Lo más grave es que la causa fundamental de estas dificultades ha sido la prolongada e irresuelta disfuncionalidad del sistema político. La imposibilidad de construir mayorías parlamentarias sólidas y tener gobiernos estables ha sido la razón principal de la incapacidad del país de hacer frente a sus problemas. Algo que implica de manera directa e inapelable al conjunto de las fuerza políticas italianas, que, muy acomodadas en un esquema corporativo y clientelar, se han cuidado bien de dar los pasos necesarios para reparar su democracia. Para ser un sujeto creíble y capaz de influenciar el proceso político europeo, Italia requiere de una clara asunción de responsabilidades a este respecto.

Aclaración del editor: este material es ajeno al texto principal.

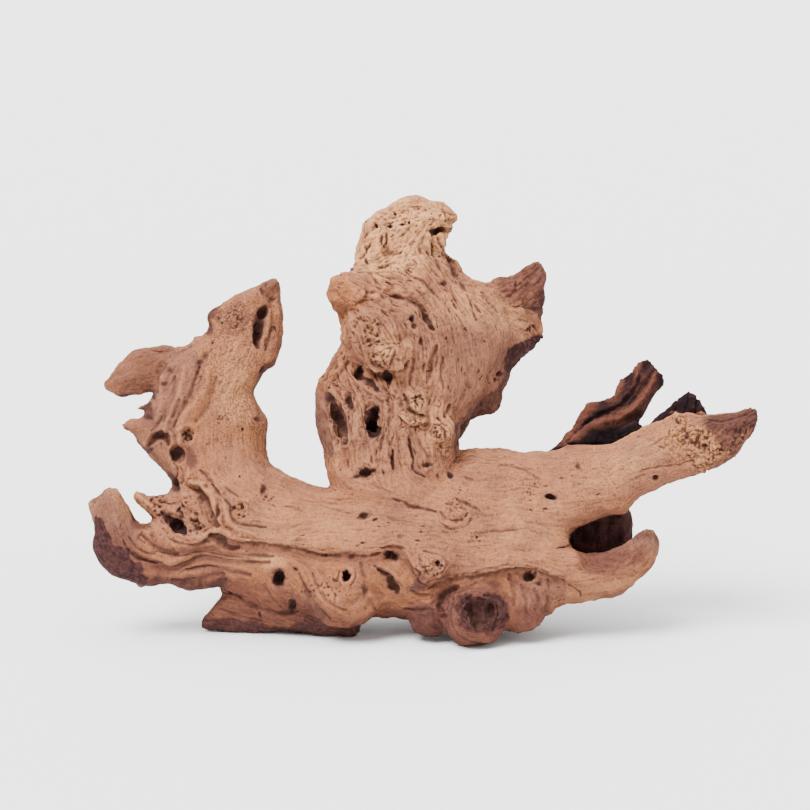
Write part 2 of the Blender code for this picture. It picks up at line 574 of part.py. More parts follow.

Si los países miembros no son capaces de darse una dirección política y de resolver por su cuenta sus disfunciones más evidentes, las críticas a la gestión del proyecto europeo, por justas que sean, resultarán estériles y escasamente legítimas frente a los demás socios. Al contrario, lo que conseguirían es legitimar la demagogia antieuropea y el descontento popular. Esto no quiere decir que las críticas a la Unión Europea y a su gestión de la crisis no sean justificadas, o que no se puedan subrayar las rigideces y miopías del liderazgo alemán, sino que los argumentos en esta dirección no deben servir como excusa por parte de los estados y sus gobernantes para evadir responsabilidades. Es difícil imaginar un futuro exitoso para la integración europea si para alguno de sus miembros ésta se vuelve el chivo expiatorio al cual endosar todos sus males.